От непомерных подвигов болезненность его и телесные страдания все более и более усиливались. Но, несмотря на это, он продолжал ходить в церковь, опираясь на палку, с трудом переступая с ноги на ногу и стеная от боли.

24 июня, в скитский праздник Рождества Предтечи, Старец понудил себя утешить скитян присутствием своим в их храме на Литургии. Но это посещение любимого им Скита было последним. 7 июля открылась во всей силе его предсмертная болезнь и продолжалась ровно месяц. Телесные его страдания были весьма тяжки, но он переносил их с великою силою духовною, мужеством и покорностью воле Божией.
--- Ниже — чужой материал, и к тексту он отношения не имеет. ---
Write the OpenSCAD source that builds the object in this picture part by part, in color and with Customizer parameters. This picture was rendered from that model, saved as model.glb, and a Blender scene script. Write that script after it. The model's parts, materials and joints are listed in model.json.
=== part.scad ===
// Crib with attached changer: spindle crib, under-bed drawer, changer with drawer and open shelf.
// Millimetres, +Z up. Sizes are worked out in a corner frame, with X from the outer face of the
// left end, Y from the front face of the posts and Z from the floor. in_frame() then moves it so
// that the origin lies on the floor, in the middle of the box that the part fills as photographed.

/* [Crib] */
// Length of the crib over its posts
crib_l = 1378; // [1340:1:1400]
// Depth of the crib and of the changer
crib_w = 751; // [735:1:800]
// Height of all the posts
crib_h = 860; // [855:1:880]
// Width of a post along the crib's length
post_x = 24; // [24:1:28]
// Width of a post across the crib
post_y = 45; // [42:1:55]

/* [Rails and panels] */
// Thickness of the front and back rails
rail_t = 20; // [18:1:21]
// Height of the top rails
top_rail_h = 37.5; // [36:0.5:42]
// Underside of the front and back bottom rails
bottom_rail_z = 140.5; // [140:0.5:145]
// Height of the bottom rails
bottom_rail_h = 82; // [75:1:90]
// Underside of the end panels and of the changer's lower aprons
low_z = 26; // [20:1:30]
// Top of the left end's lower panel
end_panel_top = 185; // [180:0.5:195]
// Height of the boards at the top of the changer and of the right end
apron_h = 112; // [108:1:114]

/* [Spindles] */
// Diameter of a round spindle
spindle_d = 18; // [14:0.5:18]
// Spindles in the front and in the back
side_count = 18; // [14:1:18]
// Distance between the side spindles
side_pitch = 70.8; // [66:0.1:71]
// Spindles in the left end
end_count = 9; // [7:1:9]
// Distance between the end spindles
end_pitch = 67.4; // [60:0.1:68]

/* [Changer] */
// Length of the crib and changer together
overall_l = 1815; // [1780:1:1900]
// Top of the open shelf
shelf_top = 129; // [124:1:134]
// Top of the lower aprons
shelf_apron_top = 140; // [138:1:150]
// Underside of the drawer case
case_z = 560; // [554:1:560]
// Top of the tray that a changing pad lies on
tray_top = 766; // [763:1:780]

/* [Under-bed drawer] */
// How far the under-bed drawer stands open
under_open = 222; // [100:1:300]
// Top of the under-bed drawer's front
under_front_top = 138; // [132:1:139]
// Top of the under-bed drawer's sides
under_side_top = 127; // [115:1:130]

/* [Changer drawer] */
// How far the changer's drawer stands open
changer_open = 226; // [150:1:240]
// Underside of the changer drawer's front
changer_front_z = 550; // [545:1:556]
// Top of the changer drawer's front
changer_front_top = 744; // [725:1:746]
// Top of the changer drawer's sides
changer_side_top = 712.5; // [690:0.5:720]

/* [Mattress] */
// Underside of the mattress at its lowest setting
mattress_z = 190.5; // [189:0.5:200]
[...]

До последней возможности принимал он всех посещавших его, а за некоторыми даже сам посылал. Старец спешил высказать каждому свое последнее слово на пользу. Как бы читая в душе каждого, говорил он то, что было для этого человека самым нужным, в немногих словах обнимал все главнейшие потребности каждого и преподавал всем наставления, исполненные такой духовной силы, что они проникали в самую глубину сердца, неизгладимо запечатлеваясь в нем.

Старец был особорован 21 июля, приобщался же в последние дни Святых Христовых Тайн ежедневно. 7 августа Преподобный мирно почил о Господе... 

Из книги «Преподобные старцы Оптинские» (Свято-Введенская Оптина пустынь, 2001).